Pointing a laser at any aircraft is extremely dangerous and can result in a prison sentence. Photo / File
A man will appear in court after pointing a laser at the Police Eagle Helicopter in a dangerous attempt to interfere with its operation.
Senior Sergeant Garry Larsen said the crew of the Eagle Helicopter was flying over Māngere at 12.20am on Tuesday when they were repeatedly targeted by a laser from the ground.
“Our onboard technology was able to clearly capture the alleged offender in the act, and instantly identified the offender’s address,” Larsen said.
“Police ground units soon arrived and took one 49-year-old male into custody.”
The man was due to appear in the Manukau District Court on Wednesday charged with endangering transport.
“The lasering of any aircraft in flight could cause serious harm to the crew. The Police Eagle helicopter is out there working hard for the protection and safety of all Kiwis,” Larsen said.

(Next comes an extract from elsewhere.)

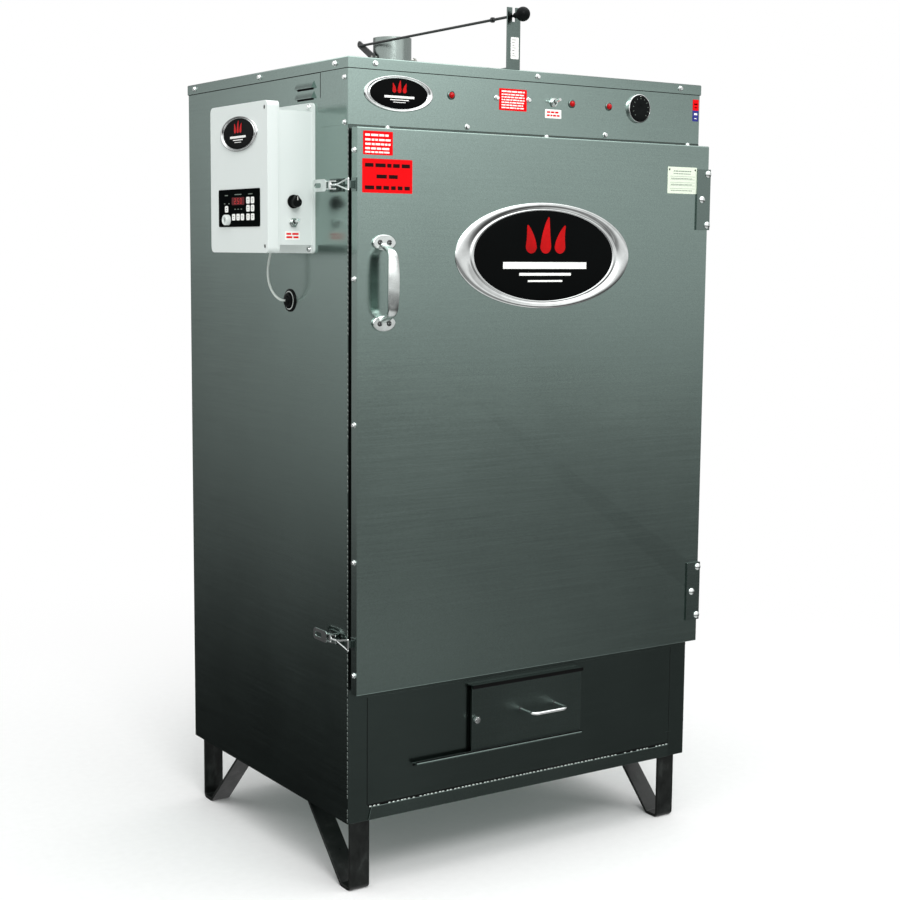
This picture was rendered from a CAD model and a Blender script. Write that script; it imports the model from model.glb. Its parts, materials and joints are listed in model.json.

“We thoroughly investigate every single lasering incident and people are held to account for this type of offending,
“This behaviour is simply idiotic and is putting lives at risk.”
Laser strikes are extremely dangerous as they can illuminate the whole cockpit and make seeing any instruments almost impossible.
It can take hours for a pilot’s eyesight to return to normal after a laser strike.
The penalty for possession of a high-power laser pointer in a public space, without reasonable excuse, is three months’ imprisonment and a $2000 fine, and the maximum penalty for endangering transport is 14 years imprisonment.
So far in 2023 the CAA has reported 102 laser strikes at airports across New Zealand.
That was compared to 112 incidents in 2022, and 111 in 2021.